Re: Range phrase operator in tsquery

From
Dmitry Dolgov
Date:
> On Fri, 27 Apr 2018 at 13:03, Aleksandr Parfenov <a.parfenov@postgrespro.ru> wrote:
>
> Nowadays, phrase operator in Postgres FTS supports only exact match of
> the distance between two words. It is sufficient for a search of
> simple/exact phrases, but in some cases exact distance is unknown and we
> want to words be close enough. E.g. it may help to search phrases with
> additional words in the middle of the phrase

Hi,

Thank you for the patch, it looks like a nice feature. Few questions:

+ if (!distance_from_set)
+ {
+ distance_from = distance_to < 0 ? MINENTRYPOS : 0;
+ }
+ if (!distance_to_set)
+ {
+ distance_to = distance_from < 0 ? 0 : MAXENTRYPOS;
+ }

Why use 0 here instead of MAXENTRYPOS/MINENTRYPOS ? It looks a bit strange:

SELECT 'a <,-1000> b'::tsquery;
        tsquery
------------------------
 'a' <-16384,-1000> 'b'
(1 row)

SELECT 'a <,1000> b'::tsquery;
     tsquery
------------------
 'a' <0,1000> 'b'
(1 row)

Also I wonder why after introducing MINENTRYPOS the LIMITPOS wasn't changed?

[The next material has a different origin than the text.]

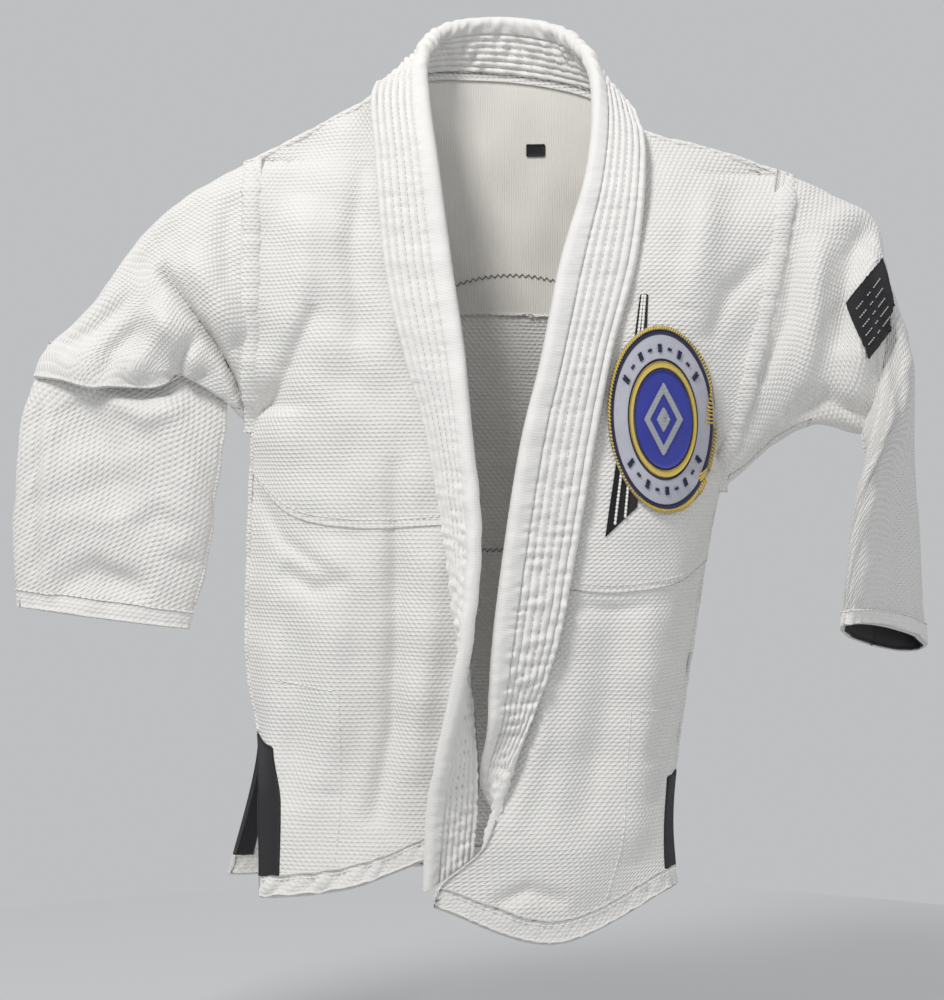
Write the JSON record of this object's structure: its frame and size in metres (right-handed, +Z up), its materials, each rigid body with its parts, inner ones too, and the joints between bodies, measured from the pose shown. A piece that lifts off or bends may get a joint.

#define LIMITPOS(x) ( ( (x) >= MAXENTRYPOS ) ? (MAXENTRYPOS-1) : (x) )


Re: Range phrase operator in tsquery

From
Dmitry Dolgov
Date:
> On Thu, Nov 15, 2018 at 11:15 PM Dmitry Dolgov <9erthalion6@gmail.com> wrote:
>
> > On Fri, 27 Apr 2018 at 13:03, Aleksandr Parfenov <a.parfenov@postgrespro.ru> wrote:
> >
> > Nowadays, phrase operator in Postgres FTS supports only exact match of
> > the distance between two words. It is sufficient for a search of
> > simple/exact phrases, but in some cases exact distance is unknown and we
> > want to words be close enough. E.g. it may help to search phrases with
> > additional words in the middle of the phrase
>
> Hi,
>
> Thank you for the patch, it looks like a nice feature. Few questions:
>
> + if (!distance_from_set)
> + {
> + distance_from = distance_to < 0 ? MINENTRYPOS : 0;
> + }
> + if (!distance_to_set)
> + {
> + distance_to = distance_from < 0 ? 0 : MAXENTRYPOS;
> + }
>
> Why use 0 here instead of MAXENTRYPOS/MINENTRYPOS ? It looks a bit strange:
>
> SELECT 'a <,-1000> b'::tsquery;
>         tsquery
> ------------------------
>  'a' <-16384,-1000> 'b'
> (1 row)
>
> SELECT 'a <,1000> b'::tsquery;
>      tsquery
> ------------------
>  'a' <0,1000> 'b'
> (1 row)
>
> Also I wonder why after introducing MINENTRYPOS the LIMITPOS wasn't changed?
>
> #define LIMITPOS(x) ( ( (x) >= MAXENTRYPOS ) ? (MAXENTRYPOS-1) : (x) )

Due to lack of response I'm marking this as returned with feedback.